In the Greco-Roman society, the final section of an epistles greeting would contain a wish-prayer for the readers of the letter. Christianity quickly adopted this practice so that the author could pray for the blessings of the gospel upon their audience. Notably absent from Jude’s letter is the pronouncement of grace. Perhaps this could be because the false teachers in question were perverting the grace of God. Instead, he prays for mercy, peace, and love to be multiplies to his audience.

Mercy is the sparing of just judgment. In light of our sinful condition, we need the mercy of God every hour. Peace is a very Jewish concept, coming from the Hebrew word shalom. The peace of God encompasses the entirety of a person.
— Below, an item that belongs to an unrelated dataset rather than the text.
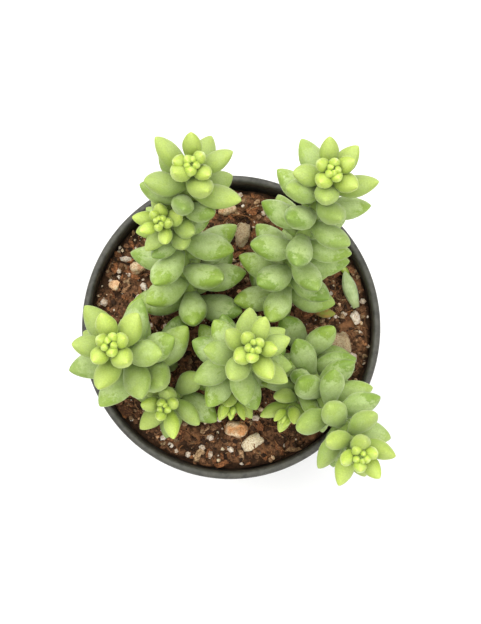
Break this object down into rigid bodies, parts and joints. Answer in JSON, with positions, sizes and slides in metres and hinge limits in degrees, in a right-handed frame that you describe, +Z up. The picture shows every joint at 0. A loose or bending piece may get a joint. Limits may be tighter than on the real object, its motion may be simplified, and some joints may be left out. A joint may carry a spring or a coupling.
{
  "type": "potted burro's tail plant",
  "caption": "Trailing succulent with plump overlapping leaves on several leaning stems, planted in gritty mix in a round tapered nursery pot with drain holes.",
  "frame": {"origin": "centre of the pot's flat underside, on the surface it stands on", "axes": "+Z up along the pot's axis, +X to the right and +Y to the back as the picture shows it from above"},
  "size_m": [0.105, 0.1112, 0.1558],
  "materials": {
    "pot": "thin moulded charcoal plastic, satin, slightly dusty",
    "soil": "damp dark brown bark and coir mix with fine grit",
    "leaf": "plump living leaf with a pale waxy bloom, yellow-green when young",
    "yellow_leaf": "dying yellow-brown leaf, limp and dull",
    "pumice": "rough pinkish-tan pumice",
    "perlite": "rough white expanded perlite"
  },
  "bodies": {
    "root": {"pot": "pot", "soil": "soil", "pumice_front": "pumice", "pumice_front_right": "pumice", "pumice_back": "pumice", "pumice_right": "pumice", "pumice_left": "pumice", "pumice_back_left": "pumice", "pumice_small_left": "pumice", "perlite_right": "perlite", "perlite_front_right": "perlite", "dropped_leaf": "leaf", "dropped_young_leaf": "leaf", "dropped_yellow_leaf": "yellow_leaf", "stem_centre": "leaf", "stem_back_left": "leaf", "stem_back_right": "leaf", "stem_left": "leaf", "stem_front_right": "leaf", "stem_front_left": "leaf"}
  },
  "joints": []
}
It not simply the opposite of chaos or lack of strife; rather, it is the holistic wellbeing that can only come from no longer being in enmity against God. Our peace flows from our reconciliation with God and into our present circumstances. Since we know that we will ultimately be with God, no temporal anxiety of this world will be able to quench our peace.

Finally, love is the characteristic of God that first enabled our calling. Our status as beloved in God the Father is the result of our calling. Our love for one another is the effect of our calling. The Christian worldview is saturated in love, and so must the Christian be.